Fetch a Sumerian shepherd with a time machine, give him an hour or two to get used to zero gee, and show him this piece: it would communicate to him instantly. The same for a Cretan stonecutter or a medieval alchemist or, Eva imagined, a hypothetical twenty-third century energy creature. There were probably apes who would appreciate this dance. The creative audacity of trying to rekindle the ancient wonder of flying, for people in an environment where one had to fly to get to the bathroom, people who had been striving since their arrival inboard to become blasé about that very miracle, was inspired. Eva had been in space for a long time, and this was the first time in years that she had reflected on how lucky she was: that mankind’s oldest dream—to fly like a bird, and never fear hitting the ground—was for her a commonplace.
During the
brief interval between movements, Eva reached up and tapped the program-button in her ear; she had deliberately not audited the program notes before the piece began, but now she wanted to know what the creators had had to say about it. She heard the recorded voice of the immortal Murray Louis, reading from one of his own books:
Performance is not mired, it floats. It exists upward, it hovers. It is immediate. It happens. It has no roots, it feeds from the air. It floats above all the tangibles that create it. From its loftiness, its aura descends and permeates all, lifting everything to its height as well as its depth. Performance is the revelation that speaks for itself.
She switched off as the credits began; the second movement had begun. During the interval the dancers had all exited—seeming to shimmer out of existence, one by one—and the clouds had thickened into banks of rolling thunderheads that blotted the sun and darkened the sky. Now the darkness was nearly complete; one could just make out individual billowings in the roiling storm. The temperature seemed to drop slightly, and the air pressure to rise.
Suddenly, with an earsplitting crash, a fractal fork of lightning arced between two prominences. It came toward Eva, ended only meters from her; for the second time she clutched her seatmate tightly. The audience gasped, then muttered and tittered nervously. Five or ten seconds later a second bolt, shorter and with a different vector, again gave a snapshot of the interior of the storm. The music began to sound like mountain horns in the far distance, great deep bass tones punching through intervening winds. Another bolt, more crooked than the last, flared and died…then another, and another. Their randomness was convincing; they came anywhere from two to twenty seconds apart, lingering in the eye for nearly a second.

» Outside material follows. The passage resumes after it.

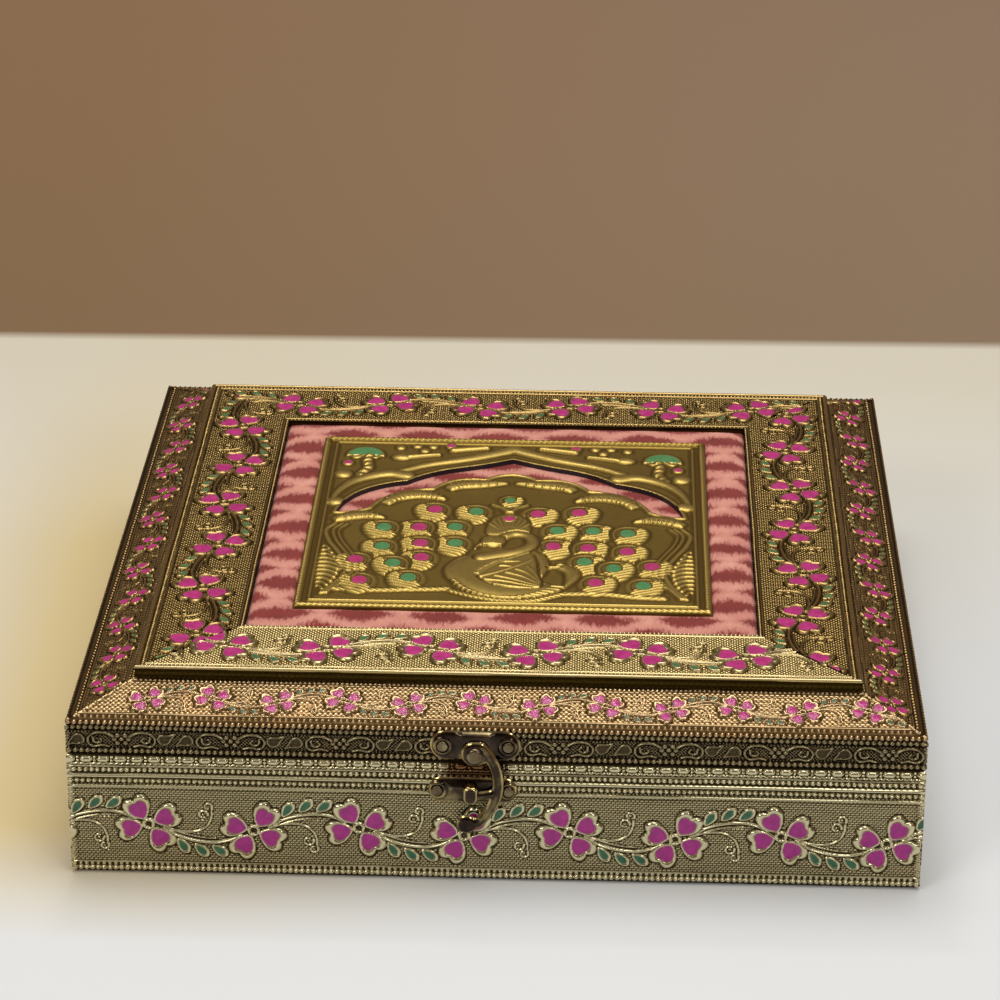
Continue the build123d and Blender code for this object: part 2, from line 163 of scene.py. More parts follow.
class Relief:
    """Embossed metal over a flat patch: height, distance to the nearest motif and the two enamels."""

    def __init__(self, xs, ys):
        self.xs, self.ys = np.asarray(xs), np.asarray(ys)
        self.x, self.y = np.meshgrid(self.xs, self.ys)
        self.h, self.pink, self.green = (np.zeros(self.x.shape) for _ in range(3))
        self.top = np.full(self.x.shape, BARE)
        self.near = np.full(self.x.shape, 9.0)
        # dull scales the rubbed-bright layer down; on the plaque's back strip it carries painted shade.
        self.dull = np.ones(self.x.shape)
        self.moat = 0.0

    def window(self, pts, reach=0.0):
        """The part of the patch round some points, and its places."""
        low = np.min(pts, 0) - reach - MARGIN
        high = np.max(pts, 0) + reach + MARGIN
        i0, i1 = np.searchsorted(self.xs, (low[0], high[0]))
        j0, j1 = np.searchsorted(self.ys, (low[1], high[1]))
        where = slice(j0, j1), slice(i0, i1)
        return where, self.x[where], self.y[where]

    def paint(self, where, inside, colour=None, mask=0.0):
        """Lay one enamel over the places inside, and clear the other from them."""
        for name in ("pink", "green"):
            layer = getattr(self, name)
            layer[where] = np.where(inside, mask if name == colour else 0.0, layer[where])

    def raise_to(self, where, height, distance):
        """Lift the motif layer to a height where the distance to the motif is not above zero."""
        inside = distance <= 0.0
        if self.moat:
            self.top[where] = np.where(inside, height, self.top[where])
            edge = (distance > 0.0) & (distance < self.moat) & (self.top[where] > BARE)
            self.top[where] = np.where(edge, np.minimum(self.top[where], 0.04), self.top[where])
            self.paint(where, distance < self.moat)
        else:
            self.top[where] = np.where(inside, np.maximum(self.top[where], height), self.top[where])
        self.near[where] = np.minimum(self.near[where], np.maximum(distance, 0.0))

    def strand(self, points, width, height, end_width=None, steps=8, ready=False):
        """A half-round stem along a run, its width tapering from the start to the end."""
        pts = np.asarray(points, float) if ready else curve(points, steps)
        end_width = width if end_width is None else end_width
        widest = max(width, end_width)
        where, x, y = self.window(pts, widest / 2)
        d, along = run_distance(x, y, pts)
        half = (width + (end_width - width) * along) / 2
        t = np.clip(d / half, 0.0, 1.0)
        body = height * np.sqrt(1.0 - t * t) * (0.55 + 0.45 * half / widest * 2)
        self.raise_to(where, body, d - half)

    def dome(self, cx, cy, rx, ry=None, height=0.6):
        """A rounded boss."""
        ry = rx if ry is None else ry
        where, x, y = self.window([(cx, cy)], max(rx, ry))
        t = np.hypot((x - cx) / rx, (y - cy) / ry)
        body = height * np.clip(1.0 - t * t, 0.0, 1.0) ** 0.5
        self.raise_to(where, body, (t - 1.0) * min(rx, ry))

    def shape(self, outline, height, edge):
        """A raised outline with rounded edges."""
        where, x, y = self.window(outline)
        d = ring_distance(x, y, outline)
        t = np.clip(1.0 + d / edge, 0.0, 1.0)
        self.raise_to(where, height * (1.0 - t * t) ** 0.5, d)

    def cell(self, outer, inner, lip, level, colour, dome=0.12):
        """A lip round an enamelled hollow."""
        where, x, y = self.window(outer)
        d_out = ring_distance(x, y, outer)
        d_in = ring_distance(x, y, inner)
        from_out, to_in = np.maximum(-d_out, 0), np.maximum(d_in, 0)
        t = np.clip(-d_out / (from_out + to_in + 1e-6), 0.0, 1.0)
        wide = np.clip((from_out + to_in) / 1.6, 0.45, 1.0)
        rising = np.sin(np.clip(t / 0.45, 0, 1) * math.pi / 2) ** 0.8
        falling = np.cos(np.clip((t - 0.45) / 0.55, 0, 1) * math.pi / 2) ** 0.8
        crest = lip * (0.55 + 0.45 * wide)
        body = np.where(t < 0.45, crest * rising, level + (crest - level) * falling)
        bowl = level + dome * (1 - np.exp(np.minimum(d_in, 0) / 0.7))
        body = np.where(d_in <= 0, bowl, body)
        inside = d_out <= 0.0
        self.top[where] = np.where(inside, body, self.top[where])
        self.near[where] = np.minimum(self.near[where], np.maximum(d_out, 0.0))
        self.paint(where, inside, colour, 1.0 - smooth(-0.16, 0.1, d_in))

    def row(self, level, radius, pitch, height, long=None, phase=0.0):
        """A row of round beads, or of longer ones, along X."""
        long = radius if long is None else long
        f = self.x / pitch + phase
        f = (f - np.round(f)) * pitch
        d = np.maximum(np.abs(f) - (long - radius), 0.0)
        t = (d**2 + (self.y - level) ** 2) / radius**2
        near_row = np.abs(self.y - level) < radius * 1.12
        bead = height * np.sqrt(np.clip(1.0 - t, 0.0, 1.0))
        self.h = np.where(near_row, np.maximum(bead, -0.22 * np.ones_like(bead)) - 0.14 * (t > 1), self.h)

    def ribbed(self, points, width, height, pitch, lean=0.5, depth=0.45, steps=8):
        """A stem with slanting ribs across it, like a twisted cord or a barbed feather."""
        pts = curve(points, steps)
        where, x, y = self.window(pts, width / 2)
        d, along = run_distance(x, y, pts)
        total = np.hypot(*(pts[1:] - pts[:-1]).T).sum()
        step = np.gradient(pts, axis=0)
        nearest = np.clip((along * (len(pts) - 1)).round().astype(int), 0, len(pts) - 1)
        tx, ty = step[nearest, 0], step[nearest, 1]
        side = np.sign(tx * (y - pts[nearest, 1]) - ty * (x - pts[nearest, 0]))
        wave = np.cos(2 * math.pi * (along * total / pitch + lean * side * d / (width / 2)))
        t = np.clip(d / (width / 2), 0.0, 1.0)
        body = height * np.sqrt(1.0 - t * t) * (1.0 - depth + depth * (0.5 + 0.5 * wave))
        self.raise_to(where, body, d - width / 2)

    def scale(self, cx, cy, colour, size=1.2):
        """A scale of the fan: an enamelled eye, with slanted barbs on its outer and lower side."""
        barb_lean, barb_pitch = math.radians(-24.0), 1.65
        eye_size = min(size, 1.08)
        where, x, y = self.window([(cx, cy)], 8.6 * size)
        x, y = (x - cx) * (-1 if cx < -1.0 else 1), y - cy
        across = np.where(x > 0, 6.0, 4.7) * size
        down = np.where(y > 0, 5.2, 7.9) * size
        t = np.hypot(x / across, y / down)
        eye = np.hypot(x / 2.35, y / np.where(y > 0, 2.95, 2.6)) / eye_size
        outer = np.clip(0.85 * x / across - 0.95 * y / down + 0.42, 0.0, 1.0)
        ribs = (y * math.cos(barb_lean) + x * math.sin(barb_lean)) / barb_pitch
        barb = 0.5 + 0.5 * np.cos(2 * math.pi * ribs)
        band = np.clip((1.0 - t) / 0.16, 0.0, 1.0) ** 0.5 * smooth(1.0, 1.3, eye)
        barbed = smooth(0.1, 0.6, outer)
        rings = 0.5 + 0.5 * np.cos(2 * math.pi * t / 0.27)
        body = 0.1 + band * (barbed * (0.2 + 0.55 * barb**0.8) + (1.0 - barbed) * 0.16 * rings)
        lip = np.clip(1.0 - np.abs(eye - 1.14) / 0.2, 0.0, 1.0)
        body = np.maximum(body, 0.1 + 0.5 * np.sqrt(lip) * smooth(-0.25, 0.35, 0.5 * x / across - y / down))
        self.raise_to(where, body, (t - 1.0) * 5.0 * size)
        bowl = 0.3 * np.sqrt(np.clip(1.1 - eye**2, 0, 1)) + 0.2
        self.top[where] = np.where(eye < 1.04, bowl, self.top[where])
        self.paint(where, t < 1.0, colour, 1.0 - smooth(0.9, 1.03, eye))

    def rail(self, level, width, height):
        """A plain half-round rail along X."""
        t = np.clip(np.abs(self.y - level) / (width / 2), 0.0, 1.0)
        self.h = np.where(t < 1.0, height * np.sqrt(1.0 - t * t), self.h)

    def dashes(self, low, high, pitch_x, pitch_y, height, square=1.0, gap=0.1):
        """Ground of short dashes laid like bricks."""
        inside = (self.y >= low) & (self.y <= high)
        row = np.floor((self.y - low) / pitch_y)
        f = self.x / pitch_x + 0.5 * (row % 2)
        f = f - np.round(f)
        g = (self.y - low) / pitch_y - row - 0.5
        bump = np.clip(1.0 - np.abs(f / 0.46) ** (2.6 * square), 0.0, 1.0)
        bump = bump * np.clip(1.0 - (g / 0.46) ** (2 * square), 0.0, 1.0)
        self.h = np.where(inside, -gap + (height + gap) * np.sqrt(bump), self.h)

    def lattice(self, low, high, pitch, height):
        """Ground of small dots on slanting lines."""
        inside = (self.y >= low) & (self.y <= high)
        a = (self.x + self.y) / (pitch * math.sqrt(2))
        b = (self.x - self.y) / (pitch * math.sqrt(2))
        a, b = a - np.round(a), b - np.round(b)
        bump = np.clip(1.0 - (a * a + b * b) / 0.2, 0.0, 1.0)
        self.h = np.where(inside, -0.1 + (height + 0.1) * np.sqrt(bump), self.h)

    def settle(self, clear=0.45, dip=0.16):
        """Lay the motifs over the ground, with a dark moat round each."""
        quiet = smooth(0.05, clear, self.near)
        ground = self.h * quiet - dip * (1.0 - quiet)
        self.h = np.where(self.top > BARE, self.top, ground)

    def worn(self, blur=1.1):
        """How far each place is rubbed bright, from the height over its surroundings."""
        steps = (float(np.median(np.diff(values))) for values in (self.ys, self.xs))
        high = self.h - blurred(self.h, [max(1, int(round(blur / step))) for step in steps])
        bright = 0.65 * smooth(-0.16, 0.16, high) + 0.35 * smooth(-0.05, 0.5, self.h)
        return np.clip(bright * self.dull, 0.0, 1.0)

    def layers(self):
        """The layers that a foil's material reads."""
        return [self.worn(), self.pink, self.green]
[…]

Then all at once all twelve dancers were there, caught in the sudden glare of God’s flashbulb, frozen in tableau. Again the audience murmured. The next flash found them in a different tableau, and the next. Sometimes they were arrayed as two sextets, sometimes as four trios, or three quartets, or a septet and quintet, or six pairs; sometimes they were simply twelve lost individuals. No matter how close together the flashes came, the dancers were never caught in motion. Eva wondered how they managed to navigate to each new position in the dark without colliding, but refused to let herself speculate on how the trick was being done, preferring to simply enjoy it. Soon she was noting patterns in the progression of patterns itself. The whole thing began to remind her of the ancient computer game called “Life,” in which a collection of cells changes shape and structure in successive frames, “evolving” and “growing” according to simple rules. This was like a three-dimensional Life sequence run at a very slow frame rate, had the same weird but intuitively appealing beauty, constantly changing yet remaining stable over time.